**EXERCISE DESCRIPTION**
Please write out the complete listing that follows, exactly as it reads.

**SOURCE EXCERPT**
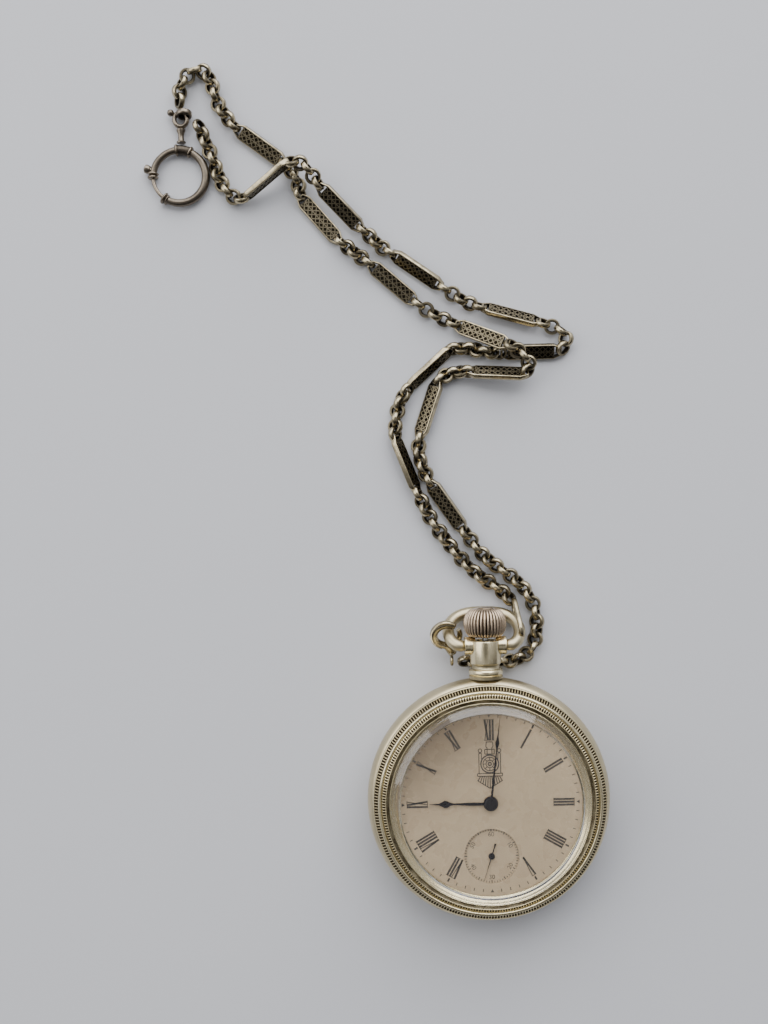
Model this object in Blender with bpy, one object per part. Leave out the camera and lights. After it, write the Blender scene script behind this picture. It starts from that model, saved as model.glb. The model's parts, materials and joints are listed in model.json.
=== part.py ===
"""Open-face pocket watch lying on its back, with its chain.

Metres, +Z up out of the dial, +Y to the pendant at 12 o'clock, and the origin at the
centre of the flat on the case back.  Every piece is its own object, and a piece that
moves has its origin on its axis.
"""

import math

import bmesh
import bpy
from mathutils import Matrix, Vector
from mathutils.geometry import interpolate_bezier

MM = 0.001

# ---- Driving dimensions: the case, from the table up ---------------------------------
CASE_RADIUS = 28.5 * MM
BACK_RADIUS = 27.6 * MM
BACK_FLAT_RADIUS = 10.0 * MM
BACK_HEIGHT = 5.0 * MM
WALL = 0.9 * MM
GAP = 0.3 * MM
BAND_HEIGHT = 6.7 * MM
BEZEL_RADIUS = 27.2 * MM
BEZEL_HEIGHT = 3.4 * MM
GLASS_RADIUS = 23.0 * MM
GLASS_FLAT_RADIUS = 21.3 * MM
GLASS_HEIGHT = 1.9 * MM
GLASS_WALL = 1.1 * MM
SIGHT_RADIUS = 21.3 * MM
SCREW_FLANGE_WALL = 0.6 * MM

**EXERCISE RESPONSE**
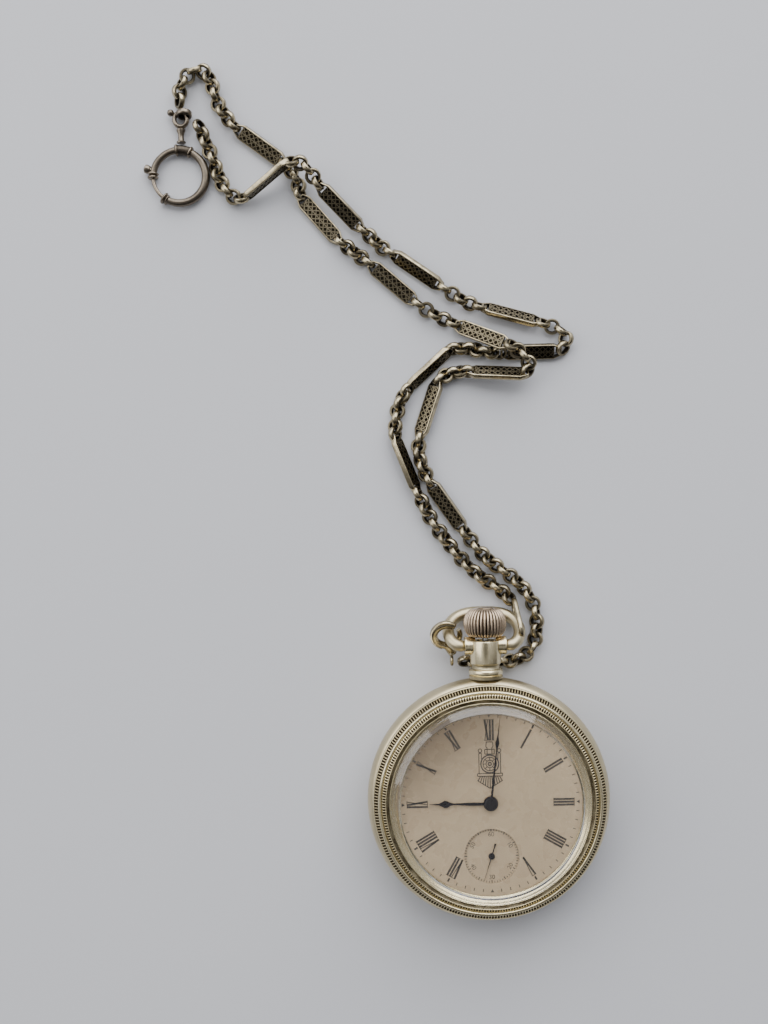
Model this object in Blender with bpy, one object per part. Leave out the camera and lights. After it, write the Blender scene script behind this picture. It starts from that model, saved as model.glb. The model's parts, materials and joints are listed in model.json.
=== part.py ===
"""Open-face pocket watch lying on its back, with its chain.

Metres, +Z up out of the dial, +Y to the pendant at 12 o'clock, and the origin at the
centre of the flat on the case back.  Every piece is its own object, and a piece that
moves has its origin on its axis.
"""

import math

import bmesh
import bpy
from mathutils import Matrix, Vector
from mathutils.geometry import interpolate_bezier

MM = 0.001

# ---- Driving dimensions: the case, from the table up ---------------------------------
CASE_RADIUS = 28.5 * MM
BACK_RADIUS = 27.6 * MM
BACK_FLAT_RADIUS = 10.0 * MM
BACK_HEIGHT = 5.0 * MM
WALL = 0.9 * MM
GAP = 0.3 * MM
BAND_HEIGHT = 6.7 * MM
BEZEL_RADIUS = 27.2 * MM
BEZEL_HEIGHT = 3.4 * MM
GLASS_RADIUS = 23.0 * MM
GLASS_FLAT_RADIUS = 21.3 * MM
GLASS_HEIGHT = 1.9 * MM
GLASS_WALL = 1.1 * MM
SIGHT_RADIUS = 21.3 * MM
SCREW_FLANGE_WALL = 0.6 * MM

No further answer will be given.